The client requested the bedrooms be given equal weight—no preferential treatment for anyone—so Goldman, along with designers Maize Jacobs-Brichford and Rachel Patek, carried out consistent details in each, such as a playful wallcovering, durable fabrics and reading lights mounted at every headboard. “It worked, it was practical and it was unique, so we repeated it,” she says. Yet each bedroom has its own distinct character thanks to layers of materials that provide pops of color and texture: a seagrass bed in a serene green space, a rope-wrapped one in another, a gray daybed amid patterned blue walls. Notably, many fabrics and decor objects have a meaningful nod to Africa, where the family had carried out philanthropic work. “They already had art, accessories, tapestries and items of that nature,” the designer explains. Pillows with African-inspired patterns, for instance, play well off shiplap walls, giving the compound a departure from a typical Floridian style, as the owner requested.
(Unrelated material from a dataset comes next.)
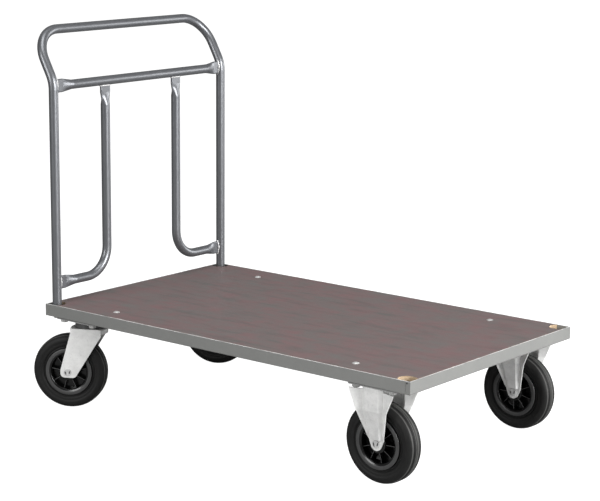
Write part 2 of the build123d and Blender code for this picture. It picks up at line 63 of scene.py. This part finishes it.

With its breezy nature, the compound serves its purpose as the site of new memories for the client and her relatives, each of whom now has comfort and privacy in a space of their own. “I asked a couple of my team members, ‘If you were a guest in this house, which room would you pick?’ And we all said a different room,” Goldman recalls. “That’s exactly what we wanted. It felt like we held up our end of the bargain.”